Within a month of Wolfe's complaint, Day was dead. His printing patent for the metrical psalter passed to his son, Richard Day. In an effort to make amends, Richard Day appointed Wolfe as one of five assigns to administer the patent. Between 1585 and 1591, Wolfe was the sole printer of metrical psalters for Day. On 23 July 1587, Wolfe was appointed Beadle of the Stationers' Company. Wolfe now found himself in a position of power, and he approached his new role with gusto. While ostensibly, the office of Beadle entailed the maintenance of Stationers' Hall and the summoning of members to company meetings, Wolfe used his title to pursue and stamp out illicit printing. It was a remarkable transformation for a man who had so openly agitated the authorities earlier in the decade. He apparently held no qualms about tracking down his former "confederates". On 16 April 1588, he led a raid on the premises of one of these former colleagues, Robert Waldegrave; the raid and the resulting seizure of Waldegrave's copies of John Udall's State of the Church of Englande earned Wolfe more scorn from contemporaries and yet another comparison with the wily Machiavelli—Martin Marprelate referred to him as "alias Machivill...most tormenting executioner of Waldegrave's goods" in his 1588 work Oh Read Over D. John Bridges, for it is a Worthy Worke. Wolfe soon became an invaluable asset in the Stationers' Company's fight against illegal printing; he served as a legal assistant in several cases the Stationers' brought against other printers.

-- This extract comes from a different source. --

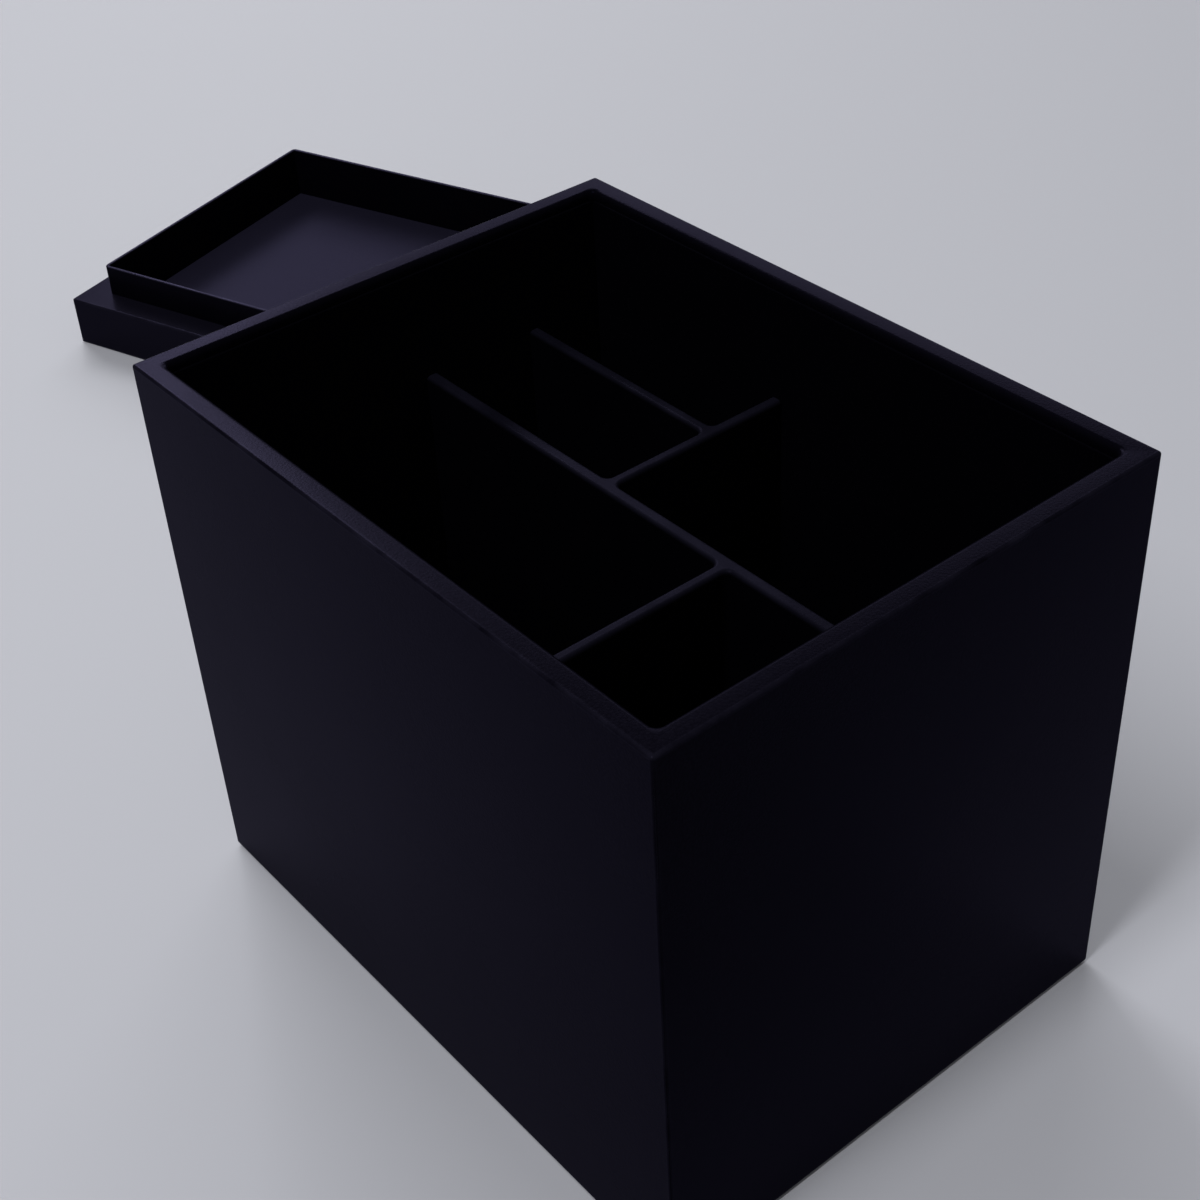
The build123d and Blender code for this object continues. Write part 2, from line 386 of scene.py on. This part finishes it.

By 1593, Wolfe had been appointed London's City Printer. Around this time, Wolfe made the transition from printer to publisher, distributing increasing amounts of work for others to print on his behalf. John Windet, who succeeded Wolfe as City Printer, was responsible for most of Wolfe's output after 1593. Wolfe died in early 1601, and on 6 April 1601, Windet was appointed administrator of his estate. Wolfe's widow, Alice, sold many of his copyrights to other stationers.